Сто стульев, собранных по всему городу, и вручную обитых так, что двух одинаковых не сыскать; стены, некогда разрушенные, а теперь стильные, черные с вкраплениями красного; сцена — гулкая, глубокая, свежевыкрашенная. Многие труппы мечтают о доме, но праудинцы — первые — этот дом себе построили сами. Собственными руками. И это не метафора.
Анастасия Чеха: «Я сначала думала, что придут строители и все нам сделают, потом думала, что мальчишки все построят, но оказалась, что и наши девичьи силы тоже очень нужны. Самая глупая и неблагодарная работа — ошкуривать стены, а вот красить — это здорово. Но приходилось и мешки таскать, и шпаклевать, и штукатурить, и я даже бетоном щели заливала!»

На месте бывшей конюшни у Спаса-на-Крови — пустынной, обвалившейся, продуваемой за отсутствием перегородок, превратившейся в груду мусора, — летом силами труппы развернулась «ЦЕХовская стройка».

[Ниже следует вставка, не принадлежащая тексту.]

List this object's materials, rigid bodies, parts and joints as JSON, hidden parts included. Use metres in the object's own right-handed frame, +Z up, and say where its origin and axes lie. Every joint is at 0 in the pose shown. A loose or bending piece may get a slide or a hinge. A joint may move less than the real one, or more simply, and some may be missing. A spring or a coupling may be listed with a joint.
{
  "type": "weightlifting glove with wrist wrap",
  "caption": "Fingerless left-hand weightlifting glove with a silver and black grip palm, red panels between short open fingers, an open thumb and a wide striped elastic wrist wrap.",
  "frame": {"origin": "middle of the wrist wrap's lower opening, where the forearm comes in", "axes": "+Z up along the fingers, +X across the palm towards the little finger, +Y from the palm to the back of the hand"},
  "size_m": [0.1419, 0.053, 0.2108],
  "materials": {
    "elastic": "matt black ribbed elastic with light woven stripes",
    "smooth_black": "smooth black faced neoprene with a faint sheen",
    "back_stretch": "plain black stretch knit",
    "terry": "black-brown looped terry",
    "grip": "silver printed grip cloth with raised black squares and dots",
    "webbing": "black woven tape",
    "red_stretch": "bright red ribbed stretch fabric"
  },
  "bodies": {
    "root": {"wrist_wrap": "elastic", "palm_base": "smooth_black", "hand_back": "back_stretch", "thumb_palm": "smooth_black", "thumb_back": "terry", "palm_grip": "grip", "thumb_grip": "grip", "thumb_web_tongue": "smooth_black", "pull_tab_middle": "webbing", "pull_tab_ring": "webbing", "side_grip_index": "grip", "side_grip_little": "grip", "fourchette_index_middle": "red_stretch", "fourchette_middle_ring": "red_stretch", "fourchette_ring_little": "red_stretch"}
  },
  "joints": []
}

Евгений Санников: «Многие артисты освоили профессии сварщиков, сантехников, каменщиков, маляров, технологов, штукатуров, электриков, плотников, разнорабочих. Всего два месяца стройки, и мы осознали, что все в наших руках, во всех смыслах этих слов. Надеемся, что титанический труд, бессонные ночи, пот и кровь помогут обрести нам долгожданный Дом».

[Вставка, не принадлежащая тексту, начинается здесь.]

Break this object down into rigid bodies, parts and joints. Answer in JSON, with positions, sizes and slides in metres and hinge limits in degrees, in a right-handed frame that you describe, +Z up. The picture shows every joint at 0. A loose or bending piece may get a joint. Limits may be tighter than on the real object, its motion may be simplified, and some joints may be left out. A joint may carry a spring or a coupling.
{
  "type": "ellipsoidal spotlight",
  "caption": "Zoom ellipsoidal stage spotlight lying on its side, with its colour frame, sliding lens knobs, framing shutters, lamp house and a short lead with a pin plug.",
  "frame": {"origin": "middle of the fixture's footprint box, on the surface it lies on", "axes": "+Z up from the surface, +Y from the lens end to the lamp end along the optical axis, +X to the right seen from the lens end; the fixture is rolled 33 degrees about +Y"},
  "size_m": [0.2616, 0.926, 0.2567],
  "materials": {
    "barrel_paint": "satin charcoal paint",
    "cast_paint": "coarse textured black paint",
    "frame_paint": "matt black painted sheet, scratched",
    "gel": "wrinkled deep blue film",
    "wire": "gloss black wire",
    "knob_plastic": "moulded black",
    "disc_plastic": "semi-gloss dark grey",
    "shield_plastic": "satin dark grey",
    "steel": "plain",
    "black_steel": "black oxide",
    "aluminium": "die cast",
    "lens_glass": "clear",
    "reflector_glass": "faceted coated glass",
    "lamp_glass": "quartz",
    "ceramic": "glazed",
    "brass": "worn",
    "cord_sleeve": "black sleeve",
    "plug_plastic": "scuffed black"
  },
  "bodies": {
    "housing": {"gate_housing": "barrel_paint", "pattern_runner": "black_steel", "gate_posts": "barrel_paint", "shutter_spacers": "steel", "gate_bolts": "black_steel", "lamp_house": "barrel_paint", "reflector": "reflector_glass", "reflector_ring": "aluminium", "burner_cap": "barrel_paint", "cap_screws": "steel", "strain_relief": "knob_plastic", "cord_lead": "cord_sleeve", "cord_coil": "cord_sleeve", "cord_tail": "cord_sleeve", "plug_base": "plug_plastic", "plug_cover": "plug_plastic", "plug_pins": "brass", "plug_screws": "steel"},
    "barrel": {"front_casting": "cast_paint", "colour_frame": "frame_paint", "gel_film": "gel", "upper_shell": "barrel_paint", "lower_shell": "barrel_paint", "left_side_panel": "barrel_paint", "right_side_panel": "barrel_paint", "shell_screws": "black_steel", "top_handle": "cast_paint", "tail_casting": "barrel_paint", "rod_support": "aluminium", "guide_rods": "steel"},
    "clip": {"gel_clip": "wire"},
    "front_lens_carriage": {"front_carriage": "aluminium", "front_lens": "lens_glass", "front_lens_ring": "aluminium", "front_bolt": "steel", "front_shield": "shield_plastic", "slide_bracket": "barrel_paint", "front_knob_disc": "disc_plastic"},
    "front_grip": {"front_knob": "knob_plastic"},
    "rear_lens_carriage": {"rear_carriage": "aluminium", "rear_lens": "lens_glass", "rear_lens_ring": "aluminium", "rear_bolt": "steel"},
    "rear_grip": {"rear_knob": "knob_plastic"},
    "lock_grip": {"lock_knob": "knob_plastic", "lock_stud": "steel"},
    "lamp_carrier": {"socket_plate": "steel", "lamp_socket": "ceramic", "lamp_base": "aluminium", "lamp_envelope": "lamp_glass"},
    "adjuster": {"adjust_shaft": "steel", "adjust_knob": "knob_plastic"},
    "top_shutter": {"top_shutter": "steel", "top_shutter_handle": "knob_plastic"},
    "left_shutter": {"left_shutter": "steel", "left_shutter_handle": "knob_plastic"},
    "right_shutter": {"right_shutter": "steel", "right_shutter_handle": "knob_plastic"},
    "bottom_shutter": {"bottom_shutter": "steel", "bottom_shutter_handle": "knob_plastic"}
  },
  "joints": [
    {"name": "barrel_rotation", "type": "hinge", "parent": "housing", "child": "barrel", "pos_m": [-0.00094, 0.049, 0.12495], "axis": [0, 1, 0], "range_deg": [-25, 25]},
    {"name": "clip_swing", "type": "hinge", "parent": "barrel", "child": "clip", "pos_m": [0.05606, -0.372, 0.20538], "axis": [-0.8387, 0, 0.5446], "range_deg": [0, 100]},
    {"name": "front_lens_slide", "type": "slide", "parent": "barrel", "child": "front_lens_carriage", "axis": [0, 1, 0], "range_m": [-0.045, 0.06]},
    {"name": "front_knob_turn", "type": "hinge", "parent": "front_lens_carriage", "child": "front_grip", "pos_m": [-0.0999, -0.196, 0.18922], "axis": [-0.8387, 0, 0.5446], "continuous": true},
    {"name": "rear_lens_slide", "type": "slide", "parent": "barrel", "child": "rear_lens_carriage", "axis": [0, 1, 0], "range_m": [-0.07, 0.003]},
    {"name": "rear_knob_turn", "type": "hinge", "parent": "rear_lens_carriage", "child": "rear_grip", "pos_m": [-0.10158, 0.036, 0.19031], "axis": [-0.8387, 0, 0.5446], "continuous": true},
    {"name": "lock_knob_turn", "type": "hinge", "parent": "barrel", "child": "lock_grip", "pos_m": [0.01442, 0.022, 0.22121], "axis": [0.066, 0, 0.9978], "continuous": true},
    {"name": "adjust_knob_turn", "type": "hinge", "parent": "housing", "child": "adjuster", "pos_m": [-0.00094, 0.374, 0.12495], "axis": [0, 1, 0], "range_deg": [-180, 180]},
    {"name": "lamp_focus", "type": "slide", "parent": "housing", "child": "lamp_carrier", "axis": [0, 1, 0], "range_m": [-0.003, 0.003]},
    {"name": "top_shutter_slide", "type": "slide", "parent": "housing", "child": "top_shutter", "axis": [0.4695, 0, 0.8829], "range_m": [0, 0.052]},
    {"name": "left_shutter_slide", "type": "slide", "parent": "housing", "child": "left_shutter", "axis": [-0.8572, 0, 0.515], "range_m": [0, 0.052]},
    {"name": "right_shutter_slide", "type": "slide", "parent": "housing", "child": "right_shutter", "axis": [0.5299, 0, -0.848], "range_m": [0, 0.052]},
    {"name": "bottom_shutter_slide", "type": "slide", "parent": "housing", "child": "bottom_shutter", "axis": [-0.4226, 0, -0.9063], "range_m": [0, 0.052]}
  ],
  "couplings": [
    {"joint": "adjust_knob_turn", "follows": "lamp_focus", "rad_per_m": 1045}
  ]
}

Прорубили окна, сняли старый асфальт, постелили полы, построили стены, провели электричество, соорудили станки для зрительских мест. Даже люстру сами сделали.

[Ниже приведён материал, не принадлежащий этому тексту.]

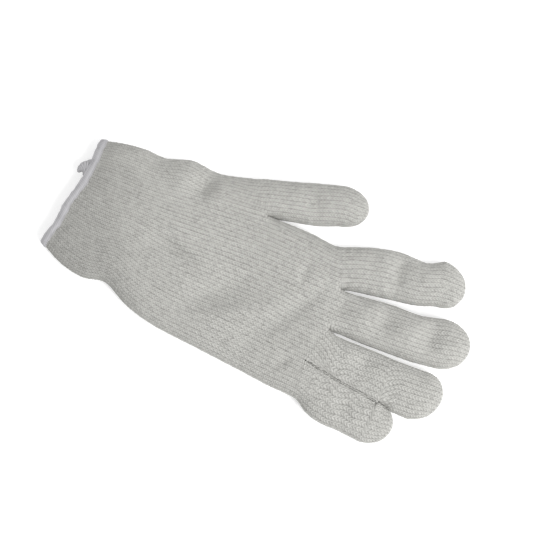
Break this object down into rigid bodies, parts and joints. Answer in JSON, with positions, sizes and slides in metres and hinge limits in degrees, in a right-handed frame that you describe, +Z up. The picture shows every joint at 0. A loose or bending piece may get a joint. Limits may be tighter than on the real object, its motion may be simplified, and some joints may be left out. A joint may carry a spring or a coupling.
{
  "type": "string knit work glove",
  "caption": "Hollow string knit work glove lying flat, with an elastic cuff, an overlocked hem and five knitted stalls.",
  "frame": {"origin": "on the table under the middle of the glove's bounding box", "axes": "+X from the cuff to the fingertips, +Y towards the thumb, +Z up, out of the back of the hand"},
  "size_m": [0.251, 0.136, 0.0154],
  "materials": {
    "knit": "matte cotton and polyester string yarn, plain knit",
    "hem_thread": "matte spun overlock thread over the knit edge"
  },
  "bodies": {
    "root": {"cuff_hem": "hem_thread", "cuff": "knit", "hand": "knit", "thumb": "knit", "index_finger": "knit", "middle_finger": "knit", "ring_finger": "knit", "little_finger": "knit"}
  },
  "joints": []
}
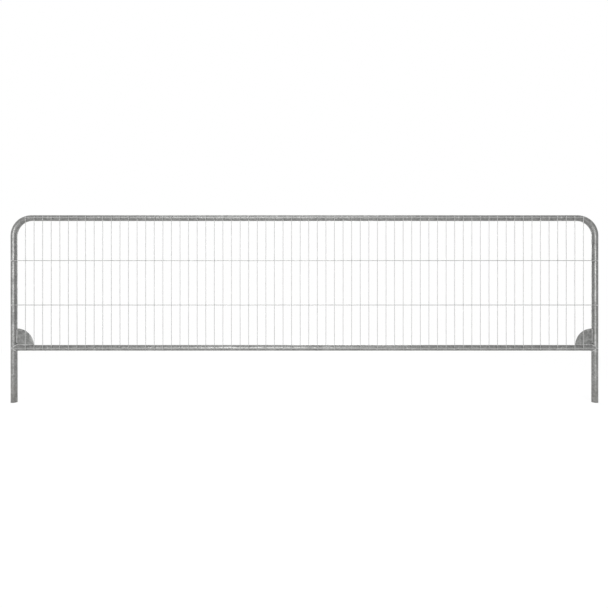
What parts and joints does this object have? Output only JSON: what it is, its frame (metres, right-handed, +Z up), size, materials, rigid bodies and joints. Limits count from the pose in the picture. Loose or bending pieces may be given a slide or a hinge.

Виталий Дьяченко: «Так никто не делает. Нам не суждено было найти место с кем-нибудь под одной крышей. Что и привело к возникновению своей. Несколько стихийно и безумно, на взятые взаймы деньги, руками артистов и режиссеров, их друзей и родственников. За время стройки несколько раз иссякали средства, все останавливалось, и приходила мысль: „Не сошли ли мы с ума?“ И всякий раз выручала вера в нас иногда совсем неожиданных людей. Конечно, все это трудно с материальной точки зрения. Главное упражнение, которое нам предстоит, это живые этюды в долговой яме. Но не знаю, должно ли что-то в жизни человека происходить иначе».
Новое пространство начинает жить, еще не намоленное, не разогретое, но абсолютно отвечающее эстетике выпускников Праудина. Курса умного, парадоксального, буквально взорвавшего Моховую смелостью театрального языка. Их учили не Системе, а свободе выбора и сочетания систем. Их дипломная декада отличалась интеллектуальной глубиной и дерзостью формы — языческой в плане полифонии сценического текста, в смысле многобожества: разные методики, разные «верования» педагогов, разный по стилистике материал (античная трагедия, Шекспир, футуристы, Булгаков, Эрдман, Хармс, Улицкая) и разные способы его воплощения.
В сценической эпопее по «Казусу Кукоцкого», швырявшей зрителя от страдания к очищению, от гиньоля к трагедии, царил восхитительный и неожиданный для академических стен гротеск. Жизнеподобие скрещивалось с фантасмагорией, уродство представлялось верхом эстетизма, натурализм становился игрой, а психологизм произрастал из обостренной условности. «В этом спектакле не боятся голой жестокости и натурализма. Его не камуфлируют, а сшивают с символизмом — по живому… Да, это грубый театр. Швы не сняты, и швами этими — такими фигурными и суровыми — предлагается любоваться», — писала Ася Волошина. Все было шито этими монтажными швами внахлест и, в то же время, углубленной, чуткой к малейшим психологическим подвижкам игрой Евгения Санникова, Виктора Бугакова, Александры Мамкаевой. Многонаселенность не перекрывала, а, наоборот, контровым высвечивала отдельные актерские работы, как в «Казусе», так и в «Кабале святош». Для двух составов были даже придуманы несхожие сцены, исходя из особенностей исполнительниц роли Арманды: комической, чаплинской природы Мамкаевой и чувственной, как ребенок, жадной до жизни — Анны Петросян.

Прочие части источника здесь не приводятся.